Thursday, 2 October 2014

La Nuit Anglaise



A couple more shots of Lyme Regis by night.  The fudge from this seafront shop is truly delicious, I'm told.  I don't eat sweets any more, myself, but I don't mind waiting around for those that do.

See that canted camber on the Cobb?  I'm amazed, but pleased, that the local council's Health & Safety Committee haven't put up a railing.  Instead, there's a notice which says, "Mind how you go!  Don't blame us if you fall off...", or words to that effect.


I like photographs taken at night very much, although I'm not a big fan of "night photography".  That is, photographs which appear to have been taken by daylight, but which were actually taken at night, using very long exposures.  I've never understood the point.  At night it's dark, therefore it doesn't seem unreasonable that a photograph of a nighttime scene would be dark, too.  There are exceptions, of course: it took me a while to realise that the odd atmosphere of much of Michael Kenna's most characteristic work was achieved this way.  As it involves a tripod and a lot of waiting around, however, it's not something I've ever been tempted to try.

That long-exposure technique is the perverse opposite of the cinematic "day for night" effect (called in French "la nuit américaine"), whereby a night scene is created artificially simply by filming in daylight and lowering the exposure.  Day-for-night was used a lot in classic noir movies.  When it's done badly, as it often was, you can be puzzled by the apparent brightness of the Californian sky at night, as gun-toting gumshoes creep around the shrubbery.

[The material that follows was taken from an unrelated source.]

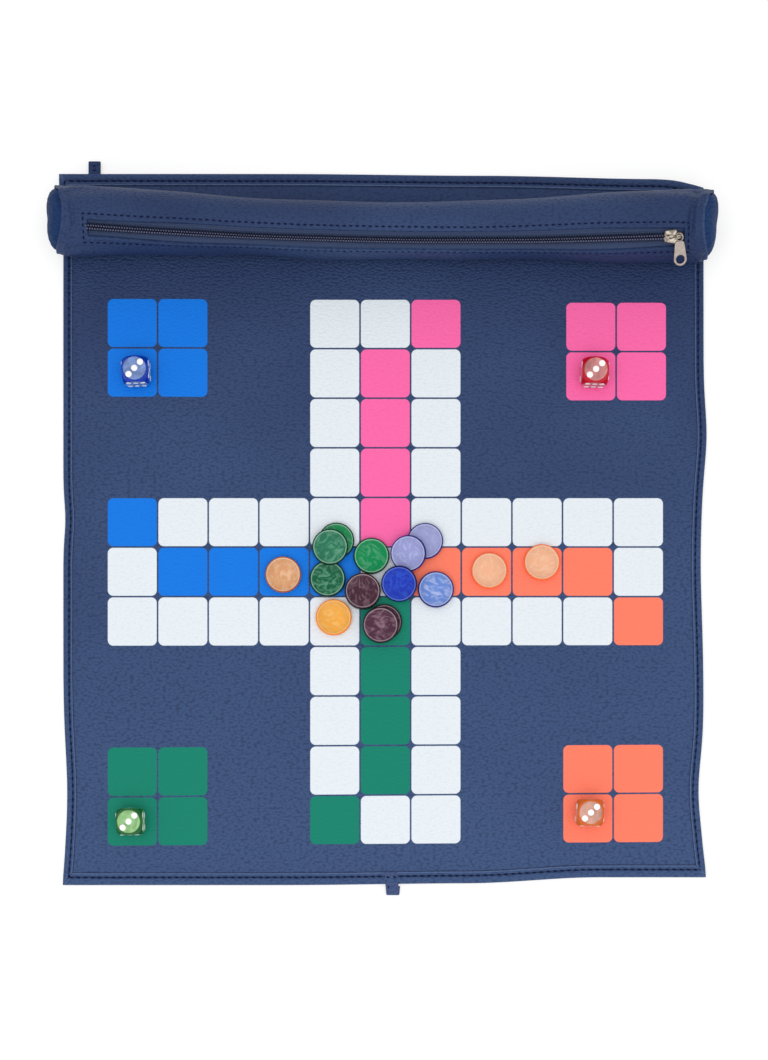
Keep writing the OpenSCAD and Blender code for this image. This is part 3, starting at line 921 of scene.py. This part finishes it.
# Four dice are cast in clear tinted resin, and a ball shape takes off their edges and corners.
# Their pips are drilled shallow and filled with white paint. Three is on top, six faces the player.
def clear_resin(name, face, edge, clarity):
    """Tinted resin, pale on the flat faces and painted a deeper colour where the ball cut it, as painted
    shade for the darker look that light bending through the rounded edges gives.
    """
    material, tree, skin = finish_nodes(name)
    place = put(tree, "TexCoord")["Object"]
    flow = put(tree, "TexNoise", {"Vector": place, "Scale": 95.0, "Detail": 3.0, "Distortion": 1.5})[0]
    flow = put(tree, "MapRange", {"Value": flow, "From Min": 0.35, "From Max": 0.65})[0]
    flat = put(tree, "SeparateXYZ", {"Vector": put(tree, "UVMap", uv_map="flat")[0]})[0]
    flat = put(tree, "MapRange", {"Value": flat, "From Min": 0.965, "From Max": 0.985})[0]
    # Painted shade: the rounded edges get the deeper colour.
    colour = mixed(tree, flat, edge, mixed(tree, flow, toned(face, 0.55), face))
    tree.links.new(colour, skin.inputs["Base Color"])
    skin.inputs["Roughness"].default_value = 0.08
    skin.inputs["Specular IOR Level"].default_value = 0.3
    skin.inputs["IOR"].default_value = 1.5
    skin.inputs["Transmission Weight"].default_value = clarity
    return material


def pip_paint():
    """White paint, thick in the drilled pips."""
    material, tree, skin = finish_nodes("white_pip_paint")
    place = put(tree, "TexCoord")["Object"]
    brush = put(tree, "TexNoise", {"Vector": place, "Scale": 1500.0})[0]
    white = mixed(tree, brush, tone(240, 240, 240), tone(254, 254, 252))
    tree.links.new(white, skin.inputs["Base Color"])
    skin.inputs["Roughness"].default_value = 0.45
    return material


die_side, die_ball, pip_r, small_pip_r, pip_step = 16.0, 10.5, 1.85, 1.554, 3.5
pips = pip_paint()
one, two, three = [(0, 0)], [(-1, 1), (1, -1)], [(-1, -1), (0, 0), (1, 1)]
four = [(-1, -1), (-1, 1), (1, -1), (1, 1)]
six = [(1.17 * u, v) for u, v in four] + [(0, -1), (0, 1)]
# Each face of a die: the way out, the way across, its pips and their size
die_faces = [((0, 0, 1), (1, 0, 0), three, pip_r), ((0, 0, -1), (1, 0, 0), four, pip_r),
             ((0, -1, 0), (1, 0, 0), six, small_pip_r), ((0, 1, 0), (1, 0, 0), one, pip_r),
             ((1, 0, 0), (0, 1, 0), four + one, pip_r), ((-1, 0, 0), (0, 1, 0), two, pip_r)]


def die_surface(p):
    """Pulls a point of the cube onto the cast shape: the cube and a ball, blended by a small round."""
    direction = p / np.linalg.norm(p)
    cube_r, soft_k = die_side / 2 / np.abs(direction).max(), 34
    return direction * (cube_r ** -soft_k + die_ball ** -soft_k) ** (-1 / soft_k)


def die_mesh():
    """Points, faces and finishes of one die round its own middle."""
    half, lines, sides = die_side / 2, 33, 20
    grid = np.linspace(-half, half, lines)
    rings = [(1.0, -0.5), (1.0, 0.02), (0.92, 0.06), (0.6, 0.04), (0.1, 0.03)]
    pip_faces = grid_faces(len(rings), sides, flip=True)
    pip_faces.append(tuple(range(len(rings) * sides - sides, len(rings) * sides)))
    points, faces, picks = [], [], []
    for normal, across, spots, radius in die_faces:
        normal, across = np.array(normal, float), np.array(across, float)
        up = np.cross(normal, across)
        shell = [die_surface(normal * half + across * a + up * b) for a in grid for b in grid]
        add_part(points, faces, (shell, grid_faces(lines, lines, closed=False)))
        picks += [0] * (len(faces) - len(picks))
        for u, v in spots:
            middle = normal * half + (across * u + up * v) * pip_step
            pip = [middle + radius * share * (across * math.cos(t) + up * math.sin(t)) + normal * rise
                   for share, rise in rings for t in np.arange(sides) * 2 * math.pi / sides]
            add_part(points, faces, (pip, pip_faces))
        picks += [1] * (len(faces) - len(picks))
    return np.array(points), faces, picks


dice = [("blue", -147.3, 91.8, 2, tone(156, 190, 255), tone(8, 62, 196)),
        ("red", 125.7, 91.2, -2, tone(255, 172, 170), tone(226, 10, 44)),
        ("green", -150.7, -176.4, 1, tone(176, 236, 156), tone(26, 112, 52)),
        ("orange", 122.7, -171.1, -1, tone(255, 192, 170), tone(248, 120, 36))]
die_points, die_quads, die_picks = die_mesh()
flatness = np.abs(die_points).max(1) / (die_side / 2)
for colour, x, y, turned, hue, shaded_edge_hue in dice:
    c, s = math.cos(math.radians(turned)), math.sin(math.radians(turned))
    turn_z = np.array([[c, s, 0], [-s, c, 0], [0, 0, 1]])
    placed = die_points @ turn_z + [x, y, sheet_t + die_side / 2]
    cube = new_piece(f"die_{colour}_cast", placed, die_quads,
                     [clear_resin(f"{colour}_resin", hue, shaded_edge_hue, 0.35), pips], die_picks, 40)
    lay_map(cube, "flat", np.stack([flatness, flatness], 1))
    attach(cube, f"die_{colour}")
    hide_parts(f"die_{colour}")


# The counters are cast discs of marbled resin with a thin raised rim on both faces, four of each
# colour. No two are alike, because the colours are stirred together while the resin sets.
def marbled_resin(name, rim, face, wisp, cloud, seed):
    """Resin with wisps stirred into it, deeper towards the rim, and a painted highlight line on the rim.
    """
    material, tree, skin = finish_nodes(name)
    place = put(tree, "UVMap", uv_map="hide")[0]
    shifted = put(tree, "VectorMath", {0: place, 1: (seed * 0.131, seed * 0.077, 0)})[0]
    drawn = put(tree, "VectorRotate", {"Vector": shifted, "Angle": 0.7 * seed},
                rotation_type="Z_AXIS")[0]
    drawn = put(tree, "VectorMath", {0: drawn, 1: (1.0, 0.62, 1.0)}, operation="MULTIPLY")[0]
    swirl = put(tree, "TexNoise", {"Vector": drawn, "Scale": 235.0, "Detail": 8.0,
                                   "Distortion": 1.8})[0]
    veins = put(tree, "MapRange", {"Value": swirl, "From Min": 0.46, "From Max": 0.64,
                                   "To Max": cloud})[0]
    broad = put(tree, "TexNoise", {"Vector": shifted, "Scale": 70.0, "Detail": 2.0})[0]
    broad = put(tree, "MapRange", {"Value": broad, "From Min": 0.3, "From Max": 0.7})[0]
    deep_face = toned(face, 0.88)
    colour = mixed(tree, veins, mixed(tree, broad, deep_face, face), wisp)
    radius = put(tree, "VectorMath", {0: place}, operation="LENGTH")["Value"]
    outer_shade = put(tree, "MapRange", {"Value": radius, "From Min": 4.0 * MM, "From Max": 9.8 * MM,
                                         "To Max": 0.45})[0]
    colour = mixed(tree, outer_shade, colour, toned(deep_face, 0.8))
    # Painted highlight: a light line just inside the rim.
    ring = math_node(tree, "ABSOLUTE", math_node(tree, "SUBTRACT", radius, 9.6 * MM))
    ring = put(tree, "MapRange", {"Value": ring, "From Min": 0.1 * MM, "From Max": 0.4 * MM,
                                  "To Min": 0.7, "To Max": 0.0})[0]
    edge = put(tree, "MapRange", {"Value": radius, "From Min": 9.85 * MM, "From Max": 10.2 * MM})[0]
    rim_highlight_colour = tuple(0.15 + 0.8 * c for c in wisp[:3]) + (1.0,)
    colour = mixed(tree, ring, mixed(tree, edge, colour, rim), rim_highlight_colour)
    tree.links.new(colour, skin.inputs["Base Color"])
    skin.inputs["Roughness"].default_value = 0.2
    skin.inputs["Specular IOR Level"].default_value = 0.12
    skin.inputs["IOR"].default_value = 1.5
    skin.inputs["Transmission Weight"].default_value = 0.1
    return material


counter_h, round_steps = 3.0, 48
rim_line = [(0.02, 0.5), (4.0, 0.5), (8.6, 0.5), (9.15, 0.46), (9.4, 0.3), (9.6, 0.08), (9.8, 0.0),
            (10.2, 0.02), (10.5, 0.14), (10.72, 0.42), (10.8, 0.85)]
lathe = [(r, h) for r, h in rim_line] + [(r, counter_h - h) for r, h in rim_line[::-1]]
disc_points = np.array([(r * math.cos(t), r * math.sin(t), h) for r, h in lathe
                        for t in np.arange(round_steps) * 2 * math.pi / round_steps])
disc_faces = rod_faces(len(lathe), round_steps)
# Heights of the first and the second layer, and how much nearer the player all counters lie
level_1, level_2, nearer = sheet_t, sheet_t + counter_h, -0.7
bottle, indigo, plum = tone(2, 44, 32), tone(22, 20, 120), tone(34, 16, 26)
amber, coral = tone(255, 142, 24), tone(255, 122, 60)
milky_green, milky_blue, milky_plum = tone(140, 206, 170), tone(200, 212, 248), tone(176, 142, 156)
grape, apricot, peach = tone(72, 38, 54), tone(255, 190, 150), tone(255, 212, 184)
# Name, place, tilt and its direction, colours of the rim, the face and the wisps, how cloudy
counters = [
    ("green_1", -28.2, -7.5, level_1, 0, 0, bottle, tone(10, 148, 84), milky_green, 0.35),
    ("green_2", -31.9, -11.7, level_2, 0, 0, bottle, tone(44, 122, 92), milky_green, 0.5),
    ("green_3", -33.5, -30.3, level_1, 0, 0, bottle, tone(10, 100, 66), milky_green, 0.4),
    ("green_4", -7.2, -16.6, level_1, 0, 0, bottle, tone(0, 146, 84), milky_green, 0.3),
    ("blue_1", 25.0, -7.7, level_1, 0, 0, indigo, tone(166, 170, 222), milky_blue, 0.3),
    ("blue_2", 15.2, -15.2, sheet_t + 2.85, -13.6, 37, indigo, tone(158, 162, 220), milky_blue, 0.4),
    ("blue_3", 9.5, -33.2, sheet_t + 2.8, -14.2, 72, tone(6, 8, 84), tone(0, 46, 186),
     tone(50, 110, 230), 0.4),
    ("blue_4", 31.4, -36.7, level_1, 0, 0, indigo, tone(110, 146, 224), tone(196, 206, 244), 0.7),
    ("purple_1", -12.4, -38.0, level_1, 0, 0, plum, grape, milky_plum, 0.35),
    ("purple_2", -12.4, -38.0, level_2, 0, 0, plum, grape, milky_plum, 0.35),
    ("purple_3", 0.4, -56.3, level_1, 0, 0, plum, grape, milky_plum, 0.35),
    ("purple_4", -1.7, -58.3, level_2, 0, 0, plum, tone(82, 42, 66), milky_plum, 0.5),
    ("orange_1", -29.8, -53.4, level_1, 0, 0, amber, tone(255, 178, 72), tone(255, 204, 128), 0.5),
    ("orange_2", -60.1, -27.8, level_1, 0, 0, tone(176, 92, 44), tone(228, 164, 116),
     tone(250, 214, 180), 0.5),
    ("orange_3", 63.4, -25.4, level_1, 0, 0, coral, apricot, peach, 0.5),
    ("orange_4", 94.9, -20.4, level_1, 0, 0, coral, apricot, peach, 0.5)]
for seed, (name, x, y, z, tilt, toward, rim, face, wisp, cloud) in enumerate(counters):
    a, b = math.radians(tilt), math.radians(toward)
    lean = np.array([[math.cos(a), 0, math.sin(a)], [0, 1, 0], [-math.sin(a), 0, math.cos(a)]])
    aim = np.array([[math.cos(b), -math.sin(b), 0], [math.sin(b), math.cos(b), 0], [0, 0, 1]])
    placed = disc_points @ (aim @ lean).T + [x, y + nearer, z]
    disc = new_piece(f"counter_{name}_cast", placed, disc_faces,
                     [marbled_resin(f"{name}_resin", rim, face, wisp, cloud, seed)], crease=50)
    lay_hide(disc, disc_points[:, :2])
    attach(disc, f"counter_{name}")
    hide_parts(f"counter_{name}")

# The table, the light and the camera. The table is plain and pale, one broad soft lamp hangs
# over it, and the camera looks straight down from above the lower part of the board.
reach, floor_z = 4000, -0.05
floor = new_piece("floor", [(-reach, -reach, floor_z), (reach, -reach, floor_z),
                            (reach, reach, floor_z), (-reach, reach, floor_z)], [(0, 1, 2, 3)], [])
paper, tree, skin = finish_nodes("white_table")
rays = put(tree, "LightPath")
seen = math_node(tree, "MAXIMUM", rays["Is Camera Ray"],
                 math_node(tree, "MAXIMUM", rays["Is Glossy Ray"], rays["Is Transmission Ray"]))
glow = put(tree, "Emission", {"Color": (1, 1, 1, 1), "Strength": 1.36})[0]
skin.inputs["Base Color"].default_value = (0.86, 0.86, 0.86, 1)
skin.inputs["Roughness"].default_value = 0.9
paper_mix = put(tree, "MixShader", {0: math_node(tree, "MULTIPLY", seen, 0.38), 1: skin.outputs[0],
                                    2: glow})[0]
tree.links.new(paper_mix, tree.nodes["Material Output"].inputs["Surface"])
floor.data.materials.append(paper)

world = bpy.data.worlds.new("studio")
bpy.context.scene.world = world
world.use_nodes = True
tree = world.node_tree
sky = tree.nodes["Background"]
rays = put(tree, "LightPath")
sky.inputs["Color"].default_value = (1, 1, 1, 1)
seen = math_node(tree, "MAXIMUM", rays["Is Camera Ray"], rays["Is Transmission Ray"])
strength = put(tree, "MapRange", {"Value": seen, "To Min": 0.8, "To Max": 1.0})[0]
tree.links.new(strength, sky.inputs["Strength"])

lamp = bpy.data.objects.new("soft_lamp", bpy.data.lights.new("soft_lamp", "AREA"))
lamp.data.shape = "RECTANGLE"
lamp.data.size, lamp.data.size_y = 2.0, 1.4
lamp.data.energy = 10.2
lamp.location = (-0.15, -0.55, 1.5)
lamp.rotation_euler = (math.radians(20), 0, 0)
bpy.context.scene.collection.objects.link(lamp)

camera = bpy.data.objects.new("camera", bpy.data.cameras.new("camera"))
picture_h, sensor, lens = 636.0, 36, 60.8
eye_x, eye_y, picture_middle_y = 0.9, -172.5, -1.5
camera.data.sensor_width = sensor
camera.data.lens = lens
camera.data.shift_x = -0.0009
camera.data.shift_y = (picture_middle_y - eye_y) / picture_h
camera.location = (eye_x * MM, eye_y * MM, (sheet_t + picture_h * lens / sensor) * MM)
bpy.context.scene.collection.objects.link(camera)
bpy.context.scene.camera = camera
bpy.context.scene.view_settings.view_transform = "Standard"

What I like about night photographs is the weirdness of the unreal colours that are created when film or a digital sensor encounters artificial illumination.  I also like the painterly look of hand-held shots in the dark, with their grainy, shaky resolution even at ridiculous ISO settings. "Imperfect" photography is often the most expressive photography.  Indeed, imperfections -- of focus, framing, exposure, and so on -- are often, paradoxically, what distinguish interesting work from the routine photography of record.  This picture, for example, has a surreal, trippy mystery that its daytime equivalent would struggle to achieve:


This reminds me that there is yet another half-finished project that needs some attention.  A few years ago, in the wake of a cluster of deaths -- friends, family, work colleagues, teachers and mentors -- I found myself starting a series of "dark" images.  I gave these the working title "In Darkness Let Me Dwell", after the song by Shakespeare's contemporary, composer John Dowland (a difficult piece to sing -- sorry, Sting -- but I quite like this version by soprano Ellen Hargis or this one by countertenor Andreas Scholl).  I think enough time may now have passed to revisit these pictures with fresher eyes and a different, less melancholy motivation.